**Task directions:**
Reproduce each line of the listing exactly.

##########

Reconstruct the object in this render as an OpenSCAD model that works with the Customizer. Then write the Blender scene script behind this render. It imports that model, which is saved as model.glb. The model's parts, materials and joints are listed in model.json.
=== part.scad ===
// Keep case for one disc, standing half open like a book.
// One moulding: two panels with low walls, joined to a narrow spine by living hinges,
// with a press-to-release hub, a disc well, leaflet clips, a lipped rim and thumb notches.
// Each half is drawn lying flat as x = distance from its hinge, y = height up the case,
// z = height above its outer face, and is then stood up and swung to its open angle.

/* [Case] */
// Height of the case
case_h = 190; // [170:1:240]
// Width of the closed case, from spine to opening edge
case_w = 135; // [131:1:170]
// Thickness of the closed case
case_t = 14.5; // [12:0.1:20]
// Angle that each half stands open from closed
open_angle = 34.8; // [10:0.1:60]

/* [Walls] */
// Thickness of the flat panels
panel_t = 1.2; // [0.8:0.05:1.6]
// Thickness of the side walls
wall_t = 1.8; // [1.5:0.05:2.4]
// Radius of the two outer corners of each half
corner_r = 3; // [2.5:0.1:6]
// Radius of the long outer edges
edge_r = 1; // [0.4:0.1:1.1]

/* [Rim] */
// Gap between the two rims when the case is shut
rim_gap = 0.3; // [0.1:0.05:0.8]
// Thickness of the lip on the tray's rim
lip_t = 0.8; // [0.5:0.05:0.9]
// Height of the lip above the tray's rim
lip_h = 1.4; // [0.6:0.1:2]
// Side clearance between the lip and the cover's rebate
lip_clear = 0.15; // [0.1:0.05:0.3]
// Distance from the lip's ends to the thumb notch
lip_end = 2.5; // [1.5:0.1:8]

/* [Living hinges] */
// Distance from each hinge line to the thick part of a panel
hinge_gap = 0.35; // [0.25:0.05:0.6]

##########

**Task solution:**
Reconstruct the object in this render as an OpenSCAD model that works with the Customizer. Then write the Blender scene script behind this render. It imports that model, which is saved as model.glb. The model's parts, materials and joints are listed in model.json.
=== part.scad ===
// Keep case for one disc, standing half open like a book.
// One moulding: two panels with low walls, joined to a narrow spine by living hinges,
// with a press-to-release hub, a disc well, leaflet clips, a lipped rim and thumb notches.
// Each half is drawn lying flat as x = distance from its hinge, y = height up the case,
// z = height above its outer face, and is then stood up and swung to its open angle.

/* [Case] */
// Height of the case
case_h = 190; // [170:1:240]
// Width of the closed case, from spine to opening edge
case_w = 135; // [131:1:170]
// Thickness of the closed case
case_t = 14.5; // [12:0.1:20]
// Angle that each half stands open from closed
open_angle = 34.8; // [10:0.1:60]

/* [Walls] */
// Thickness of the flat panels
panel_t = 1.2; // [0.8:0.05:1.6]
// Thickness of the side walls
wall_t = 1.8; // [1.5:0.05:2.4]
// Radius of the two outer corners of each half
corner_r = 3; // [2.5:0.1:6]
// Radius of the long outer edges
edge_r = 1; // [0.4:0.1:1.1]

/* [Rim] */
// Gap between the two rims when the case is shut
rim_gap = 0.3; // [0.1:0.05:0.8]
// Thickness of the lip on the tray's rim
lip_t = 0.8; // [0.5:0.05:0.9]
// Height of the lip above the tray's rim
lip_h = 1.4; // [0.6:0.1:2]
// Side clearance between the lip and the cover's rebate
lip_clear = 0.15; // [0.1:0.05:0.3]
// Distance from the lip's ends to the thumb notch
lip_end = 2.5; // [1.5:0.1:8]

/* [Living hinges] */
// Distance from each hinge line to the thick part of a panel
hinge_gap = 0.35; // [0.25:0.05:0.6]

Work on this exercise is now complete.